◆ **Source data**

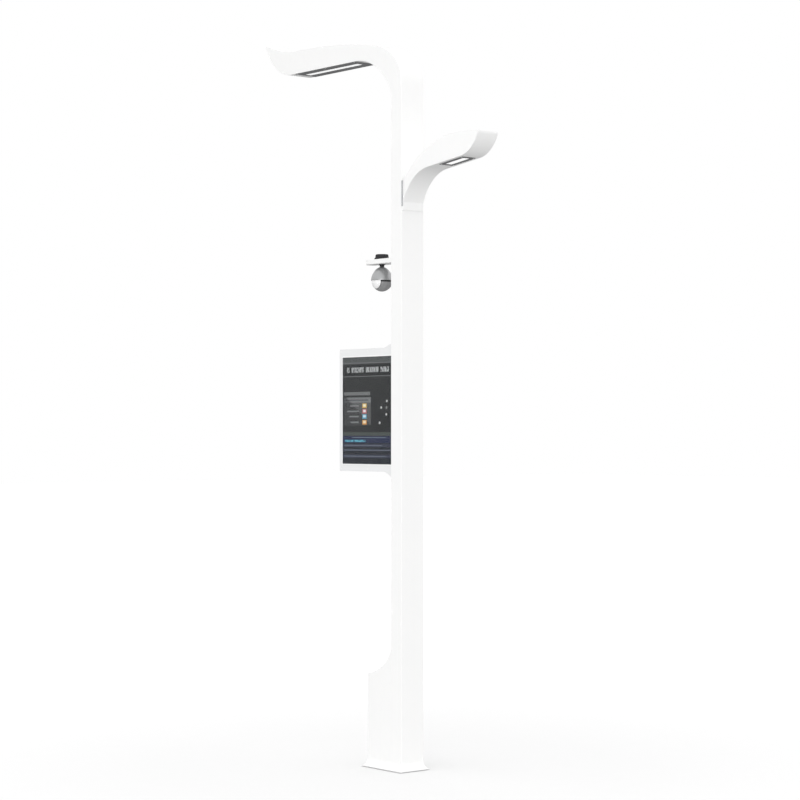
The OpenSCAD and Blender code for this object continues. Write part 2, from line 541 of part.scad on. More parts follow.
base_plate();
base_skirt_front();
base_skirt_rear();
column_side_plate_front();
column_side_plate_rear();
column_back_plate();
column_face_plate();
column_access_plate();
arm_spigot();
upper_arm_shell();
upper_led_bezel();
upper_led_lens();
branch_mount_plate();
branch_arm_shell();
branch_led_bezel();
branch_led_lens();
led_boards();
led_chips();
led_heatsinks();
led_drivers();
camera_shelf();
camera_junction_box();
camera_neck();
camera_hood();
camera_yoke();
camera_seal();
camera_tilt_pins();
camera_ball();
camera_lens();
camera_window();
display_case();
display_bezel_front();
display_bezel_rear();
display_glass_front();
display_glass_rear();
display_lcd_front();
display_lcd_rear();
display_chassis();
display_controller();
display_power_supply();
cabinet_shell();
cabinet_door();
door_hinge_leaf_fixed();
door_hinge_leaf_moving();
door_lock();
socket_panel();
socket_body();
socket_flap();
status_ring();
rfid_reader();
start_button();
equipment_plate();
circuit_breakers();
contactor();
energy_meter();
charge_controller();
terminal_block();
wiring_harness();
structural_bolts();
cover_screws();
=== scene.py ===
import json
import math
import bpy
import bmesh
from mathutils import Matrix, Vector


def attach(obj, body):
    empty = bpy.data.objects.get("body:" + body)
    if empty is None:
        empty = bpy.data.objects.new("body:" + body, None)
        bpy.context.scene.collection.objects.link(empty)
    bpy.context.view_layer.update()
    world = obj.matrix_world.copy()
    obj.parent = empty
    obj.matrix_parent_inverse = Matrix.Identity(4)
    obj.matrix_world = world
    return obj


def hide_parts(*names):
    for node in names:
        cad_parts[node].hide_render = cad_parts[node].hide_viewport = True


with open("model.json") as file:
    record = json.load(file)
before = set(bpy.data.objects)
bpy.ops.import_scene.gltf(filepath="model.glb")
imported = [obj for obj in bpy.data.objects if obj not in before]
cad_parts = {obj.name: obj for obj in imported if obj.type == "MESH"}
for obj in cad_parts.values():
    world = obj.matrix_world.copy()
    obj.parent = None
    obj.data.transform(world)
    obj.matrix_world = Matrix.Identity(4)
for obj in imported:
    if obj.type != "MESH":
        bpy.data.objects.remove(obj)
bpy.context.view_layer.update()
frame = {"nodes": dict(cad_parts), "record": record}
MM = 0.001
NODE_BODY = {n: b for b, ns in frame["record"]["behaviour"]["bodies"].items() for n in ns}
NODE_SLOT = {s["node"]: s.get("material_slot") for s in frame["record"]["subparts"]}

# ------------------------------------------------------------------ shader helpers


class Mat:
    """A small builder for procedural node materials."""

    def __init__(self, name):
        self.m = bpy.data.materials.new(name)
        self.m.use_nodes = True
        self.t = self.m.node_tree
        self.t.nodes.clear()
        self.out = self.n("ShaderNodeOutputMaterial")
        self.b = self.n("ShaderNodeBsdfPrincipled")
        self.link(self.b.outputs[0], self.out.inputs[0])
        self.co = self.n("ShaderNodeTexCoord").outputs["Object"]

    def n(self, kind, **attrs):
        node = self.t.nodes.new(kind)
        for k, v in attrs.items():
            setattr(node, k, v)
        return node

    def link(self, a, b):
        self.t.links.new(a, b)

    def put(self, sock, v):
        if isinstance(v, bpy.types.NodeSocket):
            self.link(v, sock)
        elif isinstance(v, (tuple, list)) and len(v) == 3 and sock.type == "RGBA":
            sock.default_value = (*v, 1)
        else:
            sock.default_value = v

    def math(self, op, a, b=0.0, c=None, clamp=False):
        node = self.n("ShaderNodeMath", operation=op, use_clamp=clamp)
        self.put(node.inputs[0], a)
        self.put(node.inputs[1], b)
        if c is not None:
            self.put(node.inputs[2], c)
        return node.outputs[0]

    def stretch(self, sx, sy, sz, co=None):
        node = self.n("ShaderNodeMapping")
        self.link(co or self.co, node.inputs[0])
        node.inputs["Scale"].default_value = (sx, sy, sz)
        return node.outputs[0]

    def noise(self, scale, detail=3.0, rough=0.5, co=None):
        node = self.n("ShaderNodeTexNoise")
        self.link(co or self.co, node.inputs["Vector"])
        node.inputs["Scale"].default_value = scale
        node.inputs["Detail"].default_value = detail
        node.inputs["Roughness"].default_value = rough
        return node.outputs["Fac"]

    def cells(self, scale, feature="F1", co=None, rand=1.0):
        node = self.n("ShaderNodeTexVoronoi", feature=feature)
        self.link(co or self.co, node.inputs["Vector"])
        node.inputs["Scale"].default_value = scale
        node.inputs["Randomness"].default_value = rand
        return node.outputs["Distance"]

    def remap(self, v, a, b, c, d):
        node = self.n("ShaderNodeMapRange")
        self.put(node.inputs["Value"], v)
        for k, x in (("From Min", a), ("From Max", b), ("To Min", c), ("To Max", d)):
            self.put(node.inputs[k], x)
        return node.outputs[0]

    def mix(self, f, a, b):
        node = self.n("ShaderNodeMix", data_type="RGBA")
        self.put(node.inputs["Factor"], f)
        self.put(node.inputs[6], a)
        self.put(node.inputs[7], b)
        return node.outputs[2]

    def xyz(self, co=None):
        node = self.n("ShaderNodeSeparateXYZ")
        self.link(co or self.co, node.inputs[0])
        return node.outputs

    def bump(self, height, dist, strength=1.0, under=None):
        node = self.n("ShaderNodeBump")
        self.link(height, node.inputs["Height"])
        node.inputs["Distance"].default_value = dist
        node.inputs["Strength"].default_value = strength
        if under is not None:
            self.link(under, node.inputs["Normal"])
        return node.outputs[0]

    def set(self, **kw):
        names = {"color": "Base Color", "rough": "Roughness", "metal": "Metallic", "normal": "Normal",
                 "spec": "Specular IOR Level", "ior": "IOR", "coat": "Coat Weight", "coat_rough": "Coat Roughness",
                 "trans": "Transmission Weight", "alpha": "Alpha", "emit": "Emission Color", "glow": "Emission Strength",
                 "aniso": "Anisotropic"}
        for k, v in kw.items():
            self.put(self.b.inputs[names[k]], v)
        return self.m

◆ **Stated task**
Reproduce the listing above word for word.

◆ **Answer**
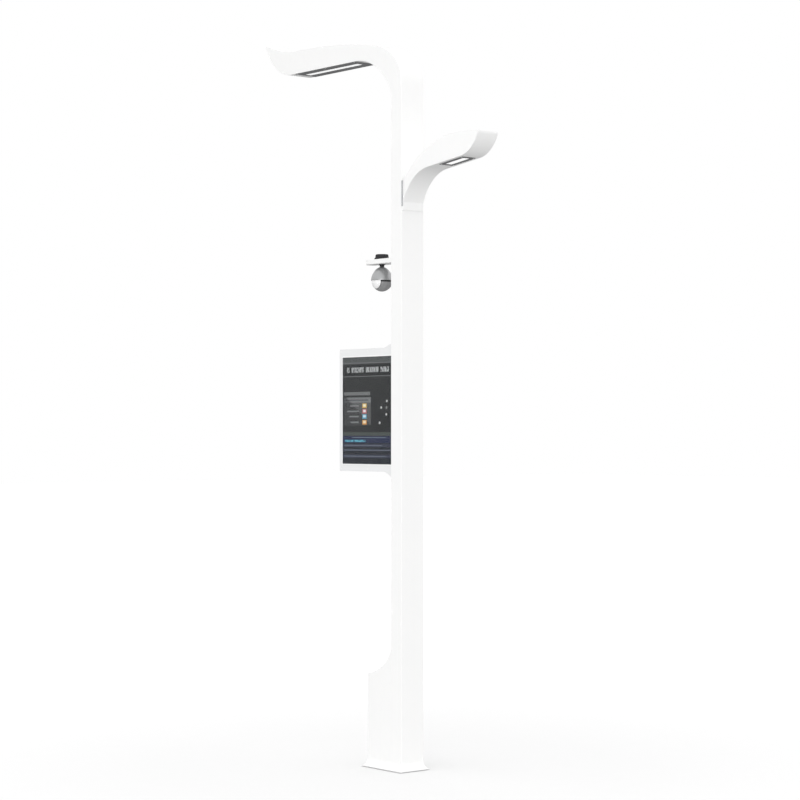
The OpenSCAD and Blender code for this object continues. Write part 2, from line 541 of part.scad on. More parts follow.
base_plate();
base_skirt_front();
base_skirt_rear();
column_side_plate_front();
column_side_plate_rear();
column_back_plate();
column_face_plate();
column_access_plate();
arm_spigot();
upper_arm_shell();
upper_led_bezel();
upper_led_lens();
branch_mount_plate();
branch_arm_shell();
branch_led_bezel();
branch_led_lens();
led_boards();
led_chips();
led_heatsinks();
led_drivers();
camera_shelf();
camera_junction_box();
camera_neck();
camera_hood();
camera_yoke();
camera_seal();
camera_tilt_pins();
camera_ball();
camera_lens();
camera_window();
display_case();
display_bezel_front();
display_bezel_rear();
display_glass_front();
display_glass_rear();
display_lcd_front();
display_lcd_rear();
display_chassis();
display_controller();
display_power_supply();
cabinet_shell();
cabinet_door();
door_hinge_leaf_fixed();
door_hinge_leaf_moving();
door_lock();
socket_panel();
socket_body();
socket_flap();
status_ring();
rfid_reader();
start_button();
equipment_plate();
circuit_breakers();
contactor();
energy_meter();
charge_controller();
terminal_block();
wiring_harness();
structural_bolts();
cover_screws();
=== scene.py ===
import json
import math
import bpy
import bmesh
from mathutils import Matrix, Vector


def attach(obj, body):
    empty = bpy.data.objects.get("body:" + body)
    if empty is None:
        empty = bpy.data.objects.new("body:" + body, None)
        bpy.context.scene.collection.objects.link(empty)
    bpy.context.view_layer.update()
    world = obj.matrix_world.copy()
    obj.parent = empty
    obj.matrix_parent_inverse = Matrix.Identity(4)
    obj.matrix_world = world
    return obj


def hide_parts(*names):
    for node in names:
        cad_parts[node].hide_render = cad_parts[node].hide_viewport = True


with open("model.json") as file:
    record = json.load(file)
before = set(bpy.data.objects)
bpy.ops.import_scene.gltf(filepath="model.glb")
imported = [obj for obj in bpy.data.objects if obj not in before]
cad_parts = {obj.name: obj for obj in imported if obj.type == "MESH"}
for obj in cad_parts.values():
    world = obj.matrix_world.copy()
    obj.parent = None
    obj.data.transform(world)
    obj.matrix_world = Matrix.Identity(4)
for obj in imported:
    if obj.type != "MESH":
        bpy.data.objects.remove(obj)
bpy.context.view_layer.update()
frame = {"nodes": dict(cad_parts), "record": record}
MM = 0.001
NODE_BODY = {n: b for b, ns in frame["record"]["behaviour"]["bodies"].items() for n in ns}
NODE_SLOT = {s["node"]: s.get("material_slot") for s in frame["record"]["subparts"]}

# ------------------------------------------------------------------ shader helpers


class Mat:
    """A small builder for procedural node materials."""

    def __init__(self, name):
        self.m = bpy.data.materials.new(name)
        self.m.use_nodes = True
        self.t = self.m.node_tree
        self.t.nodes.clear()
        self.out = self.n("ShaderNodeOutputMaterial")
        self.b = self.n("ShaderNodeBsdfPrincipled")
        self.link(self.b.outputs[0], self.out.inputs[0])
        self.co = self.n("ShaderNodeTexCoord").outputs["Object"]

    def n(self, kind, **attrs):
        node = self.t.nodes.new(kind)
        for k, v in attrs.items():
            setattr(node, k, v)
        return node

    def link(self, a, b):
        self.t.links.new(a, b)

    def put(self, sock, v):
        if isinstance(v, bpy.types.NodeSocket):
            self.link(v, sock)
        elif isinstance(v, (tuple, list)) and len(v) == 3 and sock.type == "RGBA":
            sock.default_value = (*v, 1)
        else:
            sock.default_value = v

    def math(self, op, a, b=0.0, c=None, clamp=False):
        node = self.n("ShaderNodeMath", operation=op, use_clamp=clamp)
        self.put(node.inputs[0], a)
        self.put(node.inputs[1], b)
        if c is not None:
            self.put(node.inputs[2], c)
        return node.outputs[0]

    def stretch(self, sx, sy, sz, co=None):
        node = self.n("ShaderNodeMapping")
        self.link(co or self.co, node.inputs[0])
        node.inputs["Scale"].default_value = (sx, sy, sz)
        return node.outputs[0]

    def noise(self, scale, detail=3.0, rough=0.5, co=None):
        node = self.n("ShaderNodeTexNoise")
        self.link(co or self.co, node.inputs["Vector"])
        node.inputs["Scale"].default_value = scale
        node.inputs["Detail"].default_value = detail
        node.inputs["Roughness"].default_value = rough
        return node.outputs["Fac"]

    def cells(self, scale, feature="F1", co=None, rand=1.0):
        node = self.n("ShaderNodeTexVoronoi", feature=feature)
        self.link(co or self.co, node.inputs["Vector"])
        node.inputs["Scale"].default_value = scale
        node.inputs["Randomness"].default_value = rand
        return node.outputs["Distance"]

    def remap(self, v, a, b, c, d):
        node = self.n("ShaderNodeMapRange")
        self.put(node.inputs["Value"], v)
        for k, x in (("From Min", a), ("From Max", b), ("To Min", c), ("To Max", d)):
            self.put(node.inputs[k], x)
        return node.outputs[0]

    def mix(self, f, a, b):
        node = self.n("ShaderNodeMix", data_type="RGBA")
        self.put(node.inputs["Factor"], f)
        self.put(node.inputs[6], a)
        self.put(node.inputs[7], b)
        return node.outputs[2]

    def xyz(self, co=None):
        node = self.n("ShaderNodeSeparateXYZ")
        self.link(co or self.co, node.inputs[0])
        return node.outputs

    def bump(self, height, dist, strength=1.0, under=None):
        node = self.n("ShaderNodeBump")
        self.link(height, node.inputs["Height"])
        node.inputs["Distance"].default_value = dist
        node.inputs["Strength"].default_value = strength
        if under is not None:
            self.link(under, node.inputs["Normal"])
        return node.outputs[0]

    def set(self, **kw):
        names = {"color": "Base Color", "rough": "Roughness", "metal": "Metallic", "normal": "Normal",
                 "spec": "Specular IOR Level", "ior": "IOR", "coat": "Coat Weight", "coat_rough": "Coat Roughness",
                 "trans": "Transmission Weight", "alpha": "Alpha", "emit": "Emission Color", "glow": "Emission Strength",
                 "aniso": "Anisotropic"}
        for k, v in kw.items():
            self.put(self.b.inputs[names[k]], v)
        return self.m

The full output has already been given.